| PROBLEM TO WORK ON |
Report back each line of the records that contains the string "this".

CAD and scene scripts
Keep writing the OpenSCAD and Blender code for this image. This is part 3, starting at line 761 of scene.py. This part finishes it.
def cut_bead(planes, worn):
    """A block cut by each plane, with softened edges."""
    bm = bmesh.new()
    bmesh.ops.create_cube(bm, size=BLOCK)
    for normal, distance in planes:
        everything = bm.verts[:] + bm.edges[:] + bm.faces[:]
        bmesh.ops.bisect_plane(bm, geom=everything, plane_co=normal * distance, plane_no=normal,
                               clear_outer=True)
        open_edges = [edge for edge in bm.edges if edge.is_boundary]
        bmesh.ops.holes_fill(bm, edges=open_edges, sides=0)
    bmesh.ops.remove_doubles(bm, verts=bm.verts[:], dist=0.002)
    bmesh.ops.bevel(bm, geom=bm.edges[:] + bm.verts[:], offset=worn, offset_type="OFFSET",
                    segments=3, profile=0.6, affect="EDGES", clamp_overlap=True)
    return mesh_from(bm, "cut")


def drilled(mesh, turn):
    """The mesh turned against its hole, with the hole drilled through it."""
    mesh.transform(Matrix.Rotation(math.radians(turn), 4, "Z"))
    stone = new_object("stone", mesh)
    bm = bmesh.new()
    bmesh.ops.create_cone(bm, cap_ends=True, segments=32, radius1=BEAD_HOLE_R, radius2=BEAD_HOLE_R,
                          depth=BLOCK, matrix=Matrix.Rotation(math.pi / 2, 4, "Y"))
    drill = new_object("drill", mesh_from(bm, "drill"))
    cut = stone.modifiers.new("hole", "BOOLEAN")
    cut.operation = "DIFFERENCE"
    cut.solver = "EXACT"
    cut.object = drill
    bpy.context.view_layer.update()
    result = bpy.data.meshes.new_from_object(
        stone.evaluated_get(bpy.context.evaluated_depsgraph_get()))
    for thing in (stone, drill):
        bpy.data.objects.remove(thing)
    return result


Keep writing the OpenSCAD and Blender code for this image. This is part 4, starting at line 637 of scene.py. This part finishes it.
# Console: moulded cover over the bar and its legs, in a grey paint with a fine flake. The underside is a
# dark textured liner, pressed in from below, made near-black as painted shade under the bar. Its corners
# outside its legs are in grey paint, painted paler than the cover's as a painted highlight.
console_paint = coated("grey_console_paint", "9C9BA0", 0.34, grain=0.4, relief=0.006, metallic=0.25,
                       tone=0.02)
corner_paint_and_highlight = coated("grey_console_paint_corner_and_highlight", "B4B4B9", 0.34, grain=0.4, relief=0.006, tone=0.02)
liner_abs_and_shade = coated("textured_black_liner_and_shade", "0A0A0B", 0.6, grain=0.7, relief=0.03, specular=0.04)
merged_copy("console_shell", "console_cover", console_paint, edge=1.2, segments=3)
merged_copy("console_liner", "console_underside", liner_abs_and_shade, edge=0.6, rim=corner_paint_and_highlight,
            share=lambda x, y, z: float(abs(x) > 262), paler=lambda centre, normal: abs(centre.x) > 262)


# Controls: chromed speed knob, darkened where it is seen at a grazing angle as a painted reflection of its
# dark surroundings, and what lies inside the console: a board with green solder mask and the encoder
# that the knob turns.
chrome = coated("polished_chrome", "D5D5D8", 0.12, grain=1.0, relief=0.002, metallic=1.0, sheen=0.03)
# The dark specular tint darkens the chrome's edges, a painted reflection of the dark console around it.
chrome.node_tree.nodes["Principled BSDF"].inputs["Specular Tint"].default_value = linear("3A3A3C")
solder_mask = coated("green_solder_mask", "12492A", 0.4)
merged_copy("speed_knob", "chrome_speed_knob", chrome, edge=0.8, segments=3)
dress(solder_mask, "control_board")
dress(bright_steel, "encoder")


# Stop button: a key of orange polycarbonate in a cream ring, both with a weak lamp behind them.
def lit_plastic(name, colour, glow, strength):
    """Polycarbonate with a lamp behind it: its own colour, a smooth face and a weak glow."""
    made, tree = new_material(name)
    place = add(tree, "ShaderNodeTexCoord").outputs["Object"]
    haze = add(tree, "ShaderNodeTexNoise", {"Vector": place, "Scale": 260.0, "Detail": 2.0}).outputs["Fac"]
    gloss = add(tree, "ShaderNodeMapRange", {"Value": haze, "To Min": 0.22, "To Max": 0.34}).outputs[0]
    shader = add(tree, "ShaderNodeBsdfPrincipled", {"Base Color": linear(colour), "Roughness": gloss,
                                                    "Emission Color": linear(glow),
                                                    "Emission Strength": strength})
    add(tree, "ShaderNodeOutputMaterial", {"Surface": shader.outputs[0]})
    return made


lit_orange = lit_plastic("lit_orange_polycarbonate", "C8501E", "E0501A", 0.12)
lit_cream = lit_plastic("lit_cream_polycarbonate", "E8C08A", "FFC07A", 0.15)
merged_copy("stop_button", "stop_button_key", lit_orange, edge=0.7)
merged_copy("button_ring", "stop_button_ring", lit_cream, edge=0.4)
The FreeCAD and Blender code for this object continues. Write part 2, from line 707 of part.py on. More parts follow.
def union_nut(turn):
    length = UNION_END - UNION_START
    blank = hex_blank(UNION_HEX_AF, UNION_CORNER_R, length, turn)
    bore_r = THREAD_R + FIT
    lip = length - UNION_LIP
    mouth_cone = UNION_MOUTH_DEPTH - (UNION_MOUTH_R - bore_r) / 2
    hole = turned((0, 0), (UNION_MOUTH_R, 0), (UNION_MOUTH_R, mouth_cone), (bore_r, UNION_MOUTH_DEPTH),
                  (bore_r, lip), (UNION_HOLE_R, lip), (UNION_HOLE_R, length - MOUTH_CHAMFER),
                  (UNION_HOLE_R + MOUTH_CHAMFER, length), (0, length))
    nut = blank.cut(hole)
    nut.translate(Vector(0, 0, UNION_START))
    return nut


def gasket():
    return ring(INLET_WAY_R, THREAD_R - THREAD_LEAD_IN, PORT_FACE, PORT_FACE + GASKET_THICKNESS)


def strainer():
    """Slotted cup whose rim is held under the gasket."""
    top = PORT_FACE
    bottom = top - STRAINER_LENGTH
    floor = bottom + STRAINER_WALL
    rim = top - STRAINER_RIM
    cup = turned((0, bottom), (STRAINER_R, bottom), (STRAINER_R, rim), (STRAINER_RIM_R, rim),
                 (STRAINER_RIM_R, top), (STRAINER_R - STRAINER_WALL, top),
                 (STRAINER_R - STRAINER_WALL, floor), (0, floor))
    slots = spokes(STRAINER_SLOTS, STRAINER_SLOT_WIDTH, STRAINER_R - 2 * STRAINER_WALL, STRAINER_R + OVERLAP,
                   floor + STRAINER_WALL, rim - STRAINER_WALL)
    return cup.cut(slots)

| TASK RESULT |
Keep writing the OpenSCAD and Blender code for this image. This is part 3, starting at line 761 of scene.py. This part finishes it.
Keep writing the OpenSCAD and Blender code for this image. This is part 4, starting at line 637 of scene.py. This part finishes it.
The FreeCAD and Blender code for this object continues. Write part 2, from line 707 of part.py on. More parts follow.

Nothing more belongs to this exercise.